We pause at the top of a steep hill on the Elkhorn Loop Trail in Idaho’s Boise National Forest and contemplate where to go from here. My 17-year-old niece, Anna Garofalo, and I have cross-country skied for two hours to reach this quiet spot in the ponderosa pine forest, miles from the nearest road—and more than 2,000 miles and an experiential chasm from the only place she has ever known as home.

I lay out the choices to Anna: turn around and ski two more hours back to the Skyline yurt, where we’re spending three nights with my wife and kids and another family; or explore a trail I’ve never actually skied in the many trips I’ve made to this system of ski trails and yurts north of Idaho City.

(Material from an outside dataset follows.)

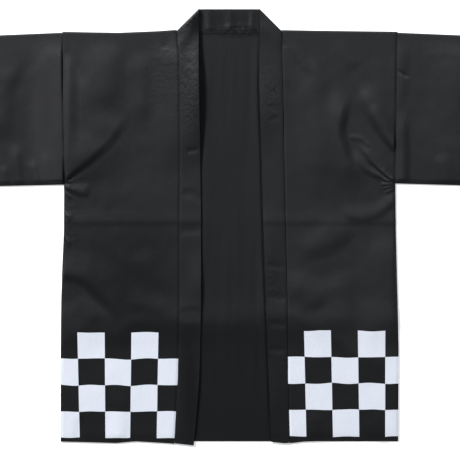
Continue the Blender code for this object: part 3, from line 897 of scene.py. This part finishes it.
collar = new_cloth("collar_strip", COLLAR_COLUMNS, COLLAR_ROWS, collar_place, COLLAR_WALL, 0.0)
collar.data.materials.append(plain_cloth)
edge_round = collar.modifiers.new("edge_round", "BEVEL")
edge_round.width = 0.7 * MM
edge_round.segments = 3
edge_round.limit_method = "ANGLE"
edge_round.angle_limit = math.radians(50.0)
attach(collar, "root")
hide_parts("collar")

# Thread: black sewing thread in machine stitches. One row holds the neck's seam allowance down
# inside the back, and one runs across each turned-in cuff.
STITCH_PITCH = 4.0
STITCH_SIZE = (3.2, 0.8, 0.7)       # length, width and height of one stitch

STITCH_ROWS = (
    # piece, from x, y, to x, y
    ("body", (-57.0, NECK_STITCH_Y), (52.0, NECK_STITCH_Y)),
    ("sleeve_right_cloth", (CUFF_TURN - CUFF_X, 77.0), (CUFF_TURN - CUFF_X, 342.0)),
    ("sleeve_left_cloth", (CUFF_X - CUFF_TURN, 77.0), (CUFF_X - CUFF_TURN, 341.0)),
)


def sew_row(shape, piece_name, start, end):
    """Adds a row of stitches on the top of a piece, each a ball 1 mm across stretched to its size."""
    start, run = Vector(start), Vector(end) - Vector(start)
    tree = BVHTree.FromObject(bpy.data.objects[piece_name], bpy.context.evaluated_depsgraph_get())
    turn = Matrix.Rotation(math.atan2(run.y, run.x), 4, "Z")
    count = round(run.length / STITCH_PITCH)
    for number in range(count):
        middle = (start + run * ((number + 0.5) / count)) * MM
        on_cloth = tree.ray_cast((middle.x, middle.y, 1.0), (0.0, 0.0, -1.0))[0]
        place = Matrix.Translation(on_cloth) @ turn @ Matrix.Diagonal((*STITCH_SIZE, 1.0))
        bmesh.ops.create_uvsphere(shape, u_segments=8, v_segments=5, radius=0.5 * MM, matrix=place)


thread_shape = bmesh.new()
for stitch_row in STITCH_ROWS:
    sew_row(thread_shape, *stitch_row)
for face in thread_shape.faces:
    face.smooth = True
thread = add_object("thread", thread_shape)

twist = new_material("twisted_thread")
strand_place = new_node(twist, "TexCoord", "Object", {})
strands = new_node(
    twist, "TexWave", "Fac", {"Vector": strand_place, "Scale": 700.0}, bands_direction="DIAGONAL")
strand_relief = new_node(
    twist, "Bump", "Normal", {"Height": strands, "Strength": 0.5, "Distance": 0.0002})
feed_shader(twist, {"Base Color": BLACK, "Roughness": 0.42, "Normal": strand_relief})
thread.data.materials.append(twist)
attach(thread, "root")

# Floor, light and camera. The floor glows faintly, because the photo shows no shadow on its white
# ground. A broad key light stands low at the photo's upper left, with a weak fill at its upper
# right. The camera looks straight down.
FLOOR_SIZE = 6.0
FLOOR_DROP = 0.0004         # keeps the floor clear of the coat's underside

floor_shape = bmesh.new()
bmesh.ops.create_grid(floor_shape, x_segments=1, y_segments=1, size=FLOOR_SIZE)
bmesh.ops.translate(floor_shape, verts=floor_shape.verts, vec=(0.0, 0.0, -FLOOR_DROP))
floor = add_object("floor", floor_shape)
floor_paint = new_material("floor_paint")
feed_shader(floor_paint, {
    "Base Color": (0.9, 0.9, 0.9, 1.0),
    "Roughness": 0.9,
    "Emission Color": (1.0, 1.0, 1.0, 1.0),
    "Emission Strength": 0.45,
})
floor.data.materials.append(floor_paint)

DAYLIGHT = (0.945, 0.98, 1.0)
world = bpy.data.worlds.new("studio")
world.use_nodes = True
world.node_tree.nodes["Background"].inputs["Color"].default_value = (*DAYLIGHT, 1.0)
world.node_tree.nodes["Background"].inputs["Strength"].default_value = 0.25
bpy.context.scene.world = world


def area_light(name, place, size, watts):
    """A round light aimed at the middle of the coat."""
    light = bpy.data.lights.new(name, "AREA")
    light.color = DAYLIGHT
    light.shape = "DISK"
    light.size = size
    light.energy = watts
    lamp = bpy.data.objects.new(name, light)
    lamp.location = place
    lamp.rotation_euler = (-Vector(place)).to_track_quat("-Z", "Y").to_euler()
    bpy.context.scene.collection.objects.link(lamp)
    return lamp


area_light("key", (-7.2, 6.3, 6.3), 2.7, 2320.0)
area_light("fill", (4.2, 5.4, 4.5), 2.7, 148.0)

VIEW_WIDTH = 0.851          # metres across the photo at the floor
CAMERA_HEIGHT = 8.0
camera_data = bpy.data.cameras.new("camera")
camera_data.sensor_width = 36.0
camera_data.lens = camera_data.sensor_width * CAMERA_HEIGHT / VIEW_WIDTH
camera = bpy.data.objects.new("camera", camera_data)
camera.location = (-0.0009, -0.0054, CAMERA_HEIGHT)
bpy.context.scene.collection.objects.link(camera)
bpy.context.scene.camera = camera
bpy.context.scene.view_settings.view_transform = "Standard"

I’ve never skied it because, unlike most of the trails out here, it’s not groomed, and it lies out on the farthest perimeter of the trail system. Going that way would take us at least three more hours to reach the yurt. But I’ve long wanted to ski it, if for no other reason than its name: the Wayout Trail.

“Let’s do it,” Anna tells me. “After all, when am I going to be back here again?” God, I love that attitude. But I suppose that’s how you would look at something you’ve been literally waiting almost your entire life to do.